Sulla nave pirata non c'erano più di una quindicina di anime, contando il medico, la sguattera e Gabriele stesso, e la nave in ricognizione non fece fatica a sbaragliarli. Il doppio, forse il triplo di uomini venne vomitato sul ponte della nave, e come fu, come non fu, pochi secondi dopo tutta la ciurma era in manette, compresi i prigionieri.
"Capitano Louis Cooke, detto il Marchiatore, noto schiavista, con una taglia di ben 40.000,000 berry. Deve essere il suo giorno sfortunato, Capitano Cooke, perché non solo ha preso la rotta sbagliata" un coro di risa accompagnò le parole del nerboruto marine "ma ha anche perso la sua merce. Immagino che questi due ragazzi non facciano parte della sua nobile ciurma, non è vero?" chiese retorico pizzicando con le grosse dita la guancia della ragazza e tirando uno schiaffetto a Gabriele.
"È vero, non facciamo parte della sua ciurma, Capitano!" gridò la ragazza rivolgendosi al marine. "Ci liberi, per favore!"
Il ragazzo rincarò: "Gli dia quello che si merita! È solo una sporca feccia pirata!"

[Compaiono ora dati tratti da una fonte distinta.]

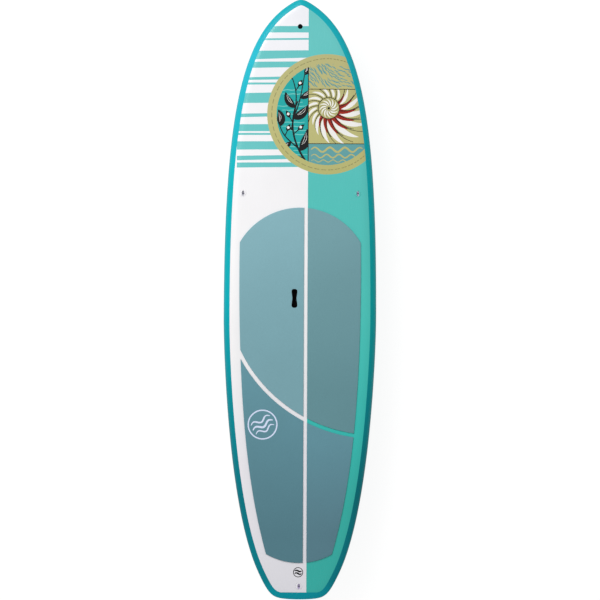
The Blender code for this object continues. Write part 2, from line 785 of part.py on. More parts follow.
def make_fin_box():
    """The slotted channel. Returns its hole and the solids of the dense foam block around it."""
    frame = surface_frame(0, FIN_BOX_Y, bottom_height)
    body = prism(stadium(BOX_LENGTH, BOX_WIDTH, 10), 0, BOX_DEPTH)
    channel = add_object("fin_box", *body, "black_plastic", frame)
    slot = prism(stadium(CHANNEL_LENGTH, CHANNEL_WIDTH), -BELOW_BOTTOM, CHANNEL_DEPTH)
    half_groove = GROOVE_WIDTH / 2
    half_channel = CHANNEL_LENGTH / 2 - CHANNEL_END
    groove = box((-half_groove, -half_channel, GROOVE_Z[0]), (half_groove, half_channel, GROOVE_Z[1]))
    entry_low = (-half_groove, -ENTRY_LENGTH / 2, -BELOW_BOTTOM)
    entry = box(entry_low, (half_groove, ENTRY_LENGTH / 2, GROOVE_Z[1]))
    for name, shape in (("fin_slot", slot), ("fin_groove", groove), ("fin_entry", entry)):
        cut(channel, add_object(name, *shape, None, frame))
    grown = stadium(BOX_LENGTH + 2 * GAP, BOX_WIDTH + 2 * GAP, 10)
    hole = add_object("fin_box_hole", *prism(grown, -BELOW_BOTTOM, BOX_DEPTH + GAP), None, frame)
    solids = []
    for name, grow in (("fin_block_solid", 0), ("fin_block_pocket", GAP)):
        half_x = BOX_WIDTH / 2 + BLOCK_MARGIN + grow
        half_y = BOX_LENGTH / 2 + BLOCK_MARGIN + grow
        top = BOX_DEPTH + BLOCK_MARGIN / 2 + grow
        block = box((-half_x, -half_y, -BELOW_BOTTOM), (half_x, half_y, top))
        solids.append(add_object(name, *block, None, frame))
    return frame, hole, solids


def fin_section(t):
    """(leading edge y, trailing edge y, half thickness) of the fin at a fraction t of its depth."""
    front, back = FIN_ROOT_CHORD / 2, -FIN_ROOT_CHORD / 2
    leading = front - FIN_SWEEP[0] * t - FIN_SWEEP[1] * t**3
    trailing = back + FIN_TRAILING[0] * math.sin(math.pi * t) - FIN_TRAILING[1] * t**2
    tip = math.sqrt(max(1 - t**8, 0))
    middle = trailing + FIN_THICKEST * (leading - trailing)
    leading = middle + (leading - middle) * tip
    trailing = middle - (middle - trailing) * tip
    half = FIN_TAB / 2 * (1 - FIN_THINNING * t) * tip
    return leading, trailing, half


def foil(leading, trailing, half, z):
    """A ring round one section: round at the leading edge and thin at the trailing one."""
    ring_points = []
    for i in range(FOIL_POINTS + 1):
        c = (1 - math.cos(math.pi * i / FOIL_POINTS)) / 2
        x = half * FOIL_SHAPE[0] * math.sqrt(c) * (1 - c) ** FOIL_SHAPE[1]
        ring_points.append((min(x, half), leading + (trailing - leading) * c, z))
    return ring_points + [(-x, y, z) for x, y, z in ring_points[-2:0:-1]]


def make_fin(frame):
    """The fin with its tab, the cross pin at its back and the screw and nut plate at its front."""
    depths = [FIN_TIP * math.sin(math.pi / 2 * i / (FIN_SECTIONS - 1)) for i in range(FIN_SECTIONS)]
    sections = [foil(*fin_section(t), FIN_ROOT_Z - FIN_DEPTH * t) for t in depths]
    count = len(sections[0])
    vertices = [point for section in sections for point in section]
    faces = [tuple(range(count)), tuple(range((FIN_SECTIONS - 1) * count, FIN_SECTIONS * count))]
    for s in range(FIN_SECTIONS - 1):
        for i in range(count):
            j = (i + 1) % count
            faces.append((s * count + i, s * count + j, (s + 1) * count + j, (s + 1) * count + i))
    fin = add_object("fin", vertices, faces, "black_plastic", frame)
    half = FIN_TAB / 2
    web_front = TAB_FRONT - LUG_LENGTH
    web = box((-half, TAB_BACK, FIN_ROOT_TOP), (half, web_front, TAB_TOP))
    tab = add_object("fin_tab", *web, None, frame)
    tongue = box((-half, web_front - LUG_ROOT, LUG_Z[0]), (half, TAB_FRONT, LUG_Z[1]))
    lug = add_object("fin_lug", *tongue, None, frame)
    under_lug = box((-FIN_TAB, web_front, FIN_ROOT_TOP), (FIN_TAB, FIN_ROOT_CHORD, LUG_Z[0]))
    relief = add_object("fin_relief", *under_lug, None, frame)
    cut(fin, relief)
    combine(fin, tab, "UNION")
    combine(fin, lug, "UNION")
    return fin


def make_fin_fixings(fin, frame):
    """The cross pin, the screw and the nut plate, each on its own axis."""
    place = Matrix.Translation((0, PIN_Y, sum(GROOVE_Z) / 2))
    pin_frame = frame @ place @ Matrix.Rotation(math.pi / 2, 4, "Y")
    add_object("fin_pin", *rod(PIN_RADIUS, PIN_LENGTH), "brass", pin_frame)
    pin_hole = rod(PIN_RADIUS + GAP, 2 * PIN_LENGTH)
    cut(fin, add_object("fin_pin_hole", *pin_hole, None, pin_frame))

    screw_frame = frame @ Matrix.Translation((0, SCREW_Y, 0))
    head_high = LUG_Z[0] - SCREW_PLAY
    head_low = head_high - SCREW_HEAD_HEIGHT
    narrow, bevel = SCREW_TIP_BEVEL
    screw_profile = (
        (0, SCREW_TIP_Z),
        (SCREW_RADIUS - narrow, SCREW_TIP_Z),
        (SCREW_RADIUS, SCREW_TIP_Z - bevel),
        (SCREW_RADIUS, head_high),
        (SCREW_HEAD_RADIUS, head_high),
        (SCREW_HEAD_RADIUS - narrow, head_low),
        (0, head_low),
    )
    screw = add_object("fin_screw", *turned(screw_profile, 20), "steel", screw_frame)
    length, width, depth = DRIVER_SLOT
    recess = prism(cross(length, width), head_low - depth, head_low + depth)
    cut(screw, add_object("driver_cross", *recess, None, screw_frame))
    clearance = rod(SCREW_RADIUS + GAP, 2 * BELOW_BOTTOM, 20)
    cut(fin, add_object("fin_screw_hole", *clearance, None, screw_frame))

    plate_low = GROOVE_Z[0] + GAP
    half_x, half_y = PLATE_SIDE[0] / 2, PLATE_SIDE[1] / 2
    plate_box = box((-half_x, -half_y, plate_low), (half_x, half_y, plate_low + PLATE_THICKNESS))
    plate = add_object("fin_plate", *plate_box, "steel", screw_frame)
    cut(plate, add_object("fin_plate_hole", *clearance, None, screw_frame))


# ---------------------------------------------------------------- assembly


def main():
    for obj in list(bpy.data.objects):
        bpy.data.objects.remove(obj)
    core, layer = make_hull()
    slot, well_pocket, (handle_solid, handle_pocket) = make_handle()
    vent_hole = make_vent()
    plug_holes = {name: make_plug(name, place) for name, place in PLUGS.items()}
    fin_frame, box_hole, (fin_solid, fin_pocket) = make_fin_box()
    make_fin_fixings(make_fin(fin_frame), fin_frame)

    middle = [handle_pocket, vent_hole, plug_holes["leash_plug"], fin_pocket]
    pockets = {
        "core_left": middle + [plug_holes["tie_down_left"]],
        "stringer": middle,
        "core_right": middle + [plug_holes["tie_down_right"]],
    }
    blocks = {
        "handle_block": (handle_solid, well_pocket),
        "fin_box_block": (fin_solid, box_hole),
    }
    make_core(core, blocks, pockets)
    make_pads(layer, slot)
    cut(bpy.data.objects["deck_shell"], slot, vent_hole, *plug_holes.values())
    cut(bpy.data.objects["bottom_shell"], box_hole)
    bpy.context.view_layer.update()


main()
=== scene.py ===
"""Looks of a stand up paddleboard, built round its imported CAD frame.

Frame: metres. +Z is up off the deck, +Y is the nose, +X is the right side of a paddler facing the nose.
"""

import math

import bmesh
import bpy
import numpy as np
from mathutils import Matrix, Vector, geometry


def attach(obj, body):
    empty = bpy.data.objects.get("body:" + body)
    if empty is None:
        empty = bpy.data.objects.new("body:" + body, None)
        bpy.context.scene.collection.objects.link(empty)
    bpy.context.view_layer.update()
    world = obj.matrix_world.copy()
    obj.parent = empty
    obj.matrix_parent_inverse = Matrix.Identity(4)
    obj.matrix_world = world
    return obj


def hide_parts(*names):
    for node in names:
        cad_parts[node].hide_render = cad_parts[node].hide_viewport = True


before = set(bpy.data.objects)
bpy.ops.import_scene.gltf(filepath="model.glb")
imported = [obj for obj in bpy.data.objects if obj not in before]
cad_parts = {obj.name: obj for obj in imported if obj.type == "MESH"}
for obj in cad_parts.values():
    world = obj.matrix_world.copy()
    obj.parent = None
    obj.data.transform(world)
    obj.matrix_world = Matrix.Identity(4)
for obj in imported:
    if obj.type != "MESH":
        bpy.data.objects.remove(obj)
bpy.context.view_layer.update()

MM = 0.001
WELD = 0.01 * MM

# Hull: the CAD model's outline, rocker and section. Only the tail's corners are drawn rounder.
HALF_LENGTH = 1.600
WIDEST = (0.408, -0.105)
NOSE_SHOULDER = (0.0843, 1.5575)
TAIL_SIDE = (0.2159, -1.4576)
TAIL_TURN = (0.085, -1.5955)
OUTLINE = (
    ((0, HALF_LENGTH), (0.022, HALF_LENGTH), (0.057, 1.577), NOSE_SHOULDER),
    (NOSE_SHOULDER, (0.346, 1.369), (WIDEST[0], 0.868), WIDEST),
    (WIDEST, (WIDEST[0], -0.192), (0.3906, -1.0859), TAIL_SIDE),
    (TAIL_SIDE, (0.1648, -1.5662), (0.1446, -1.5884), TAIL_TURN),
    (TAIL_TURN, (0.050, -1.5997), (0.020, -HALF_LENGTH), (0, -HALF_LENGTH)),
)
CURVE_STEPS = 70
FLAT_HALF = 0.45
NOSE_ROCKER = 0.140
NOSE_ROCKER_POWER = 2.2
TAIL_ROCKER = 0.065
TAIL_BEND_LENGTH = 0.60
THICKNESS = 0.115
NOSE_THICKNESS = 0.050
TAIL_THICKNESS = 0.045
TAPER_POWER = 3.0
CROWN = 0.012
APEX = 0.45
ROLL_POWER = 2.2
DECK_ROLL = (0.055, 0.080)
BOTTOM_ROLL = (0.030, 0.058)
SEAM = 0.032
BOTTOM_PATCH = 0.046
LAMINATE = 2.5 * MM

# Mesh of the hull.
SIDE_STATIONS = 150
TAIL_COLUMNS = 40
END_CLUSTERING = 0.85
CORNER_NORMAL = (0.34, -0.94)  # the tail's corner is the point furthest this way
ROLL_ANGLES = (4, 8, 13, 19, 26, 34, 42, 50)
ROLL_BAND = 0.070
RIM_INSETS = (0.035, 0.040, 0.047, 0.055, 0.065, 0.076)
GRID = 0.015
FOLD_TOLERANCE = 0.05 * MM
POINTS_AT_ONCE = 1500
CUT_INSIDE = 1
CUT_EPSILON = 1e-6
CREASE = 50
FIN_CREASE = 75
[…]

Il Capitano Cooke in catene sputò, per poi ringhiare un: "Maledetti sporchi traditori!" ed una sequela di minacce ed imprecazioni che avrebbe fatto impallidire uno scaricatore di porto.
"Chiudetelo in cella." Ordinò secco il marine, per poi rivolgersi alla sguattera mentre li liberava: "Signorina, può usare il mio bagno per ripulirsi. Entrambi sarete liberi di prendere la prima nave per dovunque vogliate andare. Siete fidanzati, o sbaglio?" chiese gentile.
Il ragazzo lo aggredì di rimando: "Io fidanzato con questo lurido cesso? Meglio la morte" il marine stupito provò a prenderlo per una spalla, ma quello si divincolò: "Non mi toccate!" per poi allontanarsi sul ponte.
"Mi scusi signorina, non mi aspettavo di certo..." tentò di scusarsi il Capitano.
"No, per carità, non si scusi, lei è stato talmente buono! La ringrazio infinitamente!" gli rispose pronta lei.
"Posso immaginare come vi abbiano trattato, se il migliore esponente dell'umanità su quella nave era quel ragazzo. Venite, vi accompagno nei miei appartamenti. Come vi chiamate, signorina?" disse l'uomo prendendola a braccetto. Aveva un simpatico pizzetto.
"Mi chiamo Tomoe Yubashiki" sussurrò intimidita la giovane, sotto gli occhi disgustati di Gabriele.
"Signorina Tomoe, sono disposto a riportarla a casa, se lo desidera" si propose il marine galante.
"Mi dispiace deluderla, Capitano, ma io non ho una casa da molto tempo ormai. Sono sola al mondo da quasi due anni, e vivevo di piccoli espedienti vagando di isola in isola prima che mi catturassero." Pigolò la ragazza.
"Può rimanere sulla mia nave e nei miei alloggi per tutto il tempo che riterrà necessario, signorina Tomoe. Le prometto che farò tutto ciò che è in mio potere fare perché lei possa avere una vita normale, non si dovrà preoccupare di nulla"
"Capitano, lei è veramente troppo gentile. Perché fa tutto questo?"
"Perché il suo animo gentile mi ha conquistato signorina, e vorrei avere con lei una conoscenza più approfondita"
A quel punto, Gabriele smise di ascoltare i bubbolii di quella coppia di idioti con una bella smorfia di disgusto dipinta sul volto.